Driving's no longer a handicap


By Ferd Lewis
Advertiser Staff Writer

When people asked Brad Faxon this week what the difference was between himself in recent years and now, he responded with a handful of one-liners.

"It’s all the weightlifting I’ve done," he’d say, flexing an underdeveloped arm.

"I’m older," the 39-year-old would deadpan.

For four days, Faxon fashioned a pretty good comedy routine out of it, laughing all the way to the bank with a $720,000 paycheck for a wire-to-wire victory yesterday in the Sony Open in Hawaii.

The new-and-improved Faxon kept them in stitches all right and himself in eagles for a tournament-record 20-under-par 260 at Waialae Country Club.

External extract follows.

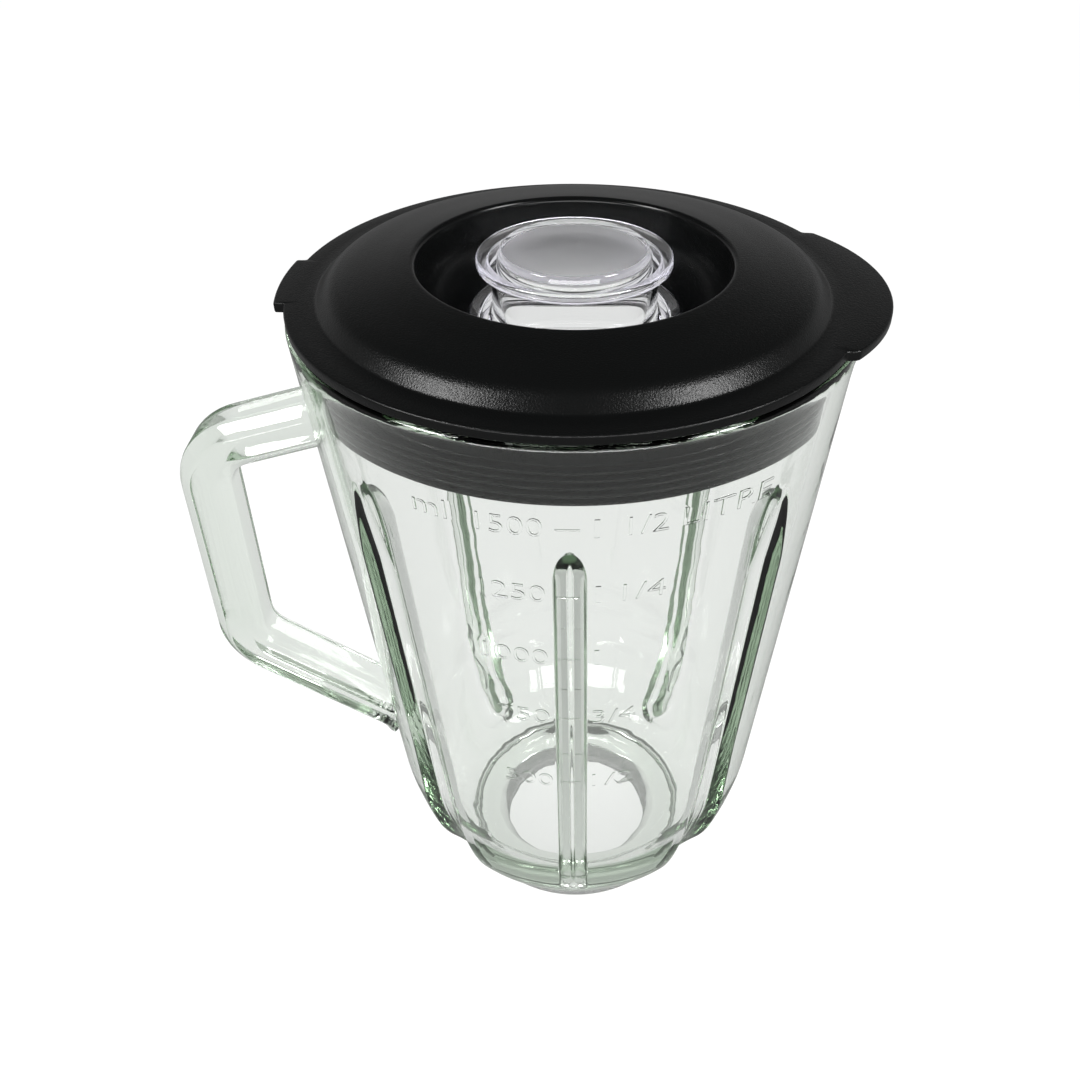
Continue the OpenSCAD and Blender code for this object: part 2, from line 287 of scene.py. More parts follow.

They were four days that stamped Faxon as something more than the best putter on the PGA Tour the past two years. Over 72 holes on a course that has for the past five years underlined his every weakness and thrown it back at him, Faxon showed himself possessed with enough of a well-rounded game to hold off Tom Lehman and Ernie Els on payday.

An improved swing, the result of working with a coach, and the change to a different ball, Faxon said have buoyed his confidence off the tee and put him in early position to make this a breakthrough year.

There was never any question about Faxon’s putting touch and iron play. When somebody asked Lehman, the runner-up, who he’d want putting if his life depended upon it, Faxon — along with Tiger Woods and Jack Nicklaus — was among the names Lehman came back with.

"If your life depended upon it, you’d feel pretty confident you’d live to see another day," Lehman said.

But there have been doubts aplenty about Faxon competing off the tee, a place where he ranked 171st last year in driving distance.

He still won’t threaten John Daly on that account, but by adding 20 yards this week to the 264.4 average of last year, Faxon has given himself a much better opportunity to compete. At least when it comes to Waialae’s inviting 7,060-yard layout, where he missed three of the previous four cuts and cost himself a title in 1996 in the one cut he did make.

So, when Faxon began his spree of four eagles this week, the rest of the Tour took quick notice. "He’s gotten longer," Lehman said.

"He looks a lot more compact and is striking the ball much better," Els said. "He’s always been a great putter, now he’s put together a better combination."

Lehman said Faxon is "getting it out there further than he used to. He’s always been a good iron player but I think he’s got to be hitting the ball 20 yards further than the last time I played with him. He’s moving it out there pretty far so that’s giving him shorter clubs to hit into the green."

After four days, even Faxon’s best one-liners could not obscure the bottom line of him becoming a much better golfer.